His mother expects as well. But now's not the time to put his game on the psychiatrist's couch. Let's just say we all expect. I've been swearing at Murray from my armchair for years. As a lowly county table-tennis player with a backhand that should have made history, I too resorted to pat-a-cake when the chips were down. I understand the play-safe mentality. But the nation was never waiting for me to hit a screamer down the line. My passivity was my own affair, whereas when Murray goes into his shell he takes the rest of us with him. It's precisely because we understand the play-safe mentality that we heroise sportsmen. We need them to take us where we lack the courage to go. Lucky Spaniards, lucky Swiss, lucky Serbs, not having to relive their individual and national nervous breakdowns every time they watch a tennis match.

You get to know the inside of a tennis player's head if you follow his career long enough on television. It's hard to think of any other sport where the relationship between player and spectator is so close. For a while we knew Henman better than we knew ourselves. And because he seemed as wedded to tribulation as we are, our relations with him grew unhealthy. In the end, whatever our class, we saw that Henman was never going to win Wimbledon precisely because Wimbledon was his emotional heartland. Call it Sevenoaks Syndrome, a Home Counties curse that Murray, who was born in Glasgow and grew up in Dunblane, has seemed the man to lift. Surly and truculent, locked away inside himself, unwilling to smile or even look at us, here at last is a cussed player our tennis has lacked for half a century. Yes, he's less easy to love, but more likely, for that very reason, to win.

But it's hard to let the love thing go. I felt robbed at the end of the match against Tsonga. Some farcical line-calling on the final point was partly to blame, but it was Murray himself who shut us out. He shed a gritty Glaswegian tear, just about, while Tsonga beguiled us with his dazzling loser's smile. As though we don't already know what it's like to lose. So why wasn't Murray showing us what it's like to win? Where was he? Thinking of Sunday, no doubt. Imagining emulating Fred Perry now that he'd emulated Bunny Austin. Good for him. He's a professional tennis player not our boyfriend.

Like the rest of the country I slept fitfully all weekend, nonetheless, dreading a suicidal resort to pat-a-cake. You can't play it soft against Federer. And, wonder of wonders, Murray doesn't. He breaks Federer with big, deep, nerveless hitting, and though Federer breaks back, threading balls through needles, Murray breaks again and takes the set. Is the unthinkable to be thought?
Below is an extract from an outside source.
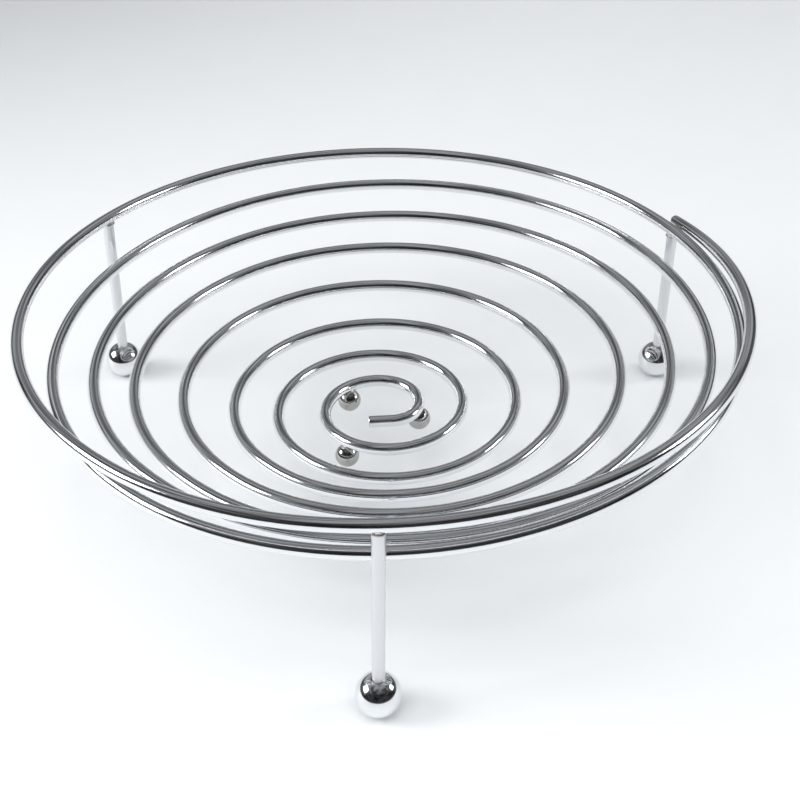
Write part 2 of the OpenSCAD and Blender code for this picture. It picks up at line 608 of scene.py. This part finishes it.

For all but the final two points of the second set we go on thinking it, until Federer, who has so far looked the more jittery, steals the set with elegant brilliance from under Murray's nose. The Centre Court has its head in its hands. This is the price one pays for daring to believe. And now the weasel, perennial loser's thought creeps into one's mind: at least Murray has acquitted himself well and won a set in a grand slam final at last.

The rain comes down, the roof goes up, and because this, the commentators explain, suits Federer, our spirits sink. I am beginning to ascribe my own faintness of heart to Murray: if I can't see a way of winning this, how can he? Unless it's precisely our faintness of heart that Murray has to combat. The match slides inexorably away from him anyway. The rain stops, a rainbow arcs over London, but there will be no miracle. Federer wins.

But wait: there is a miracle. Murray cries his heart out on court, and now we love him after all.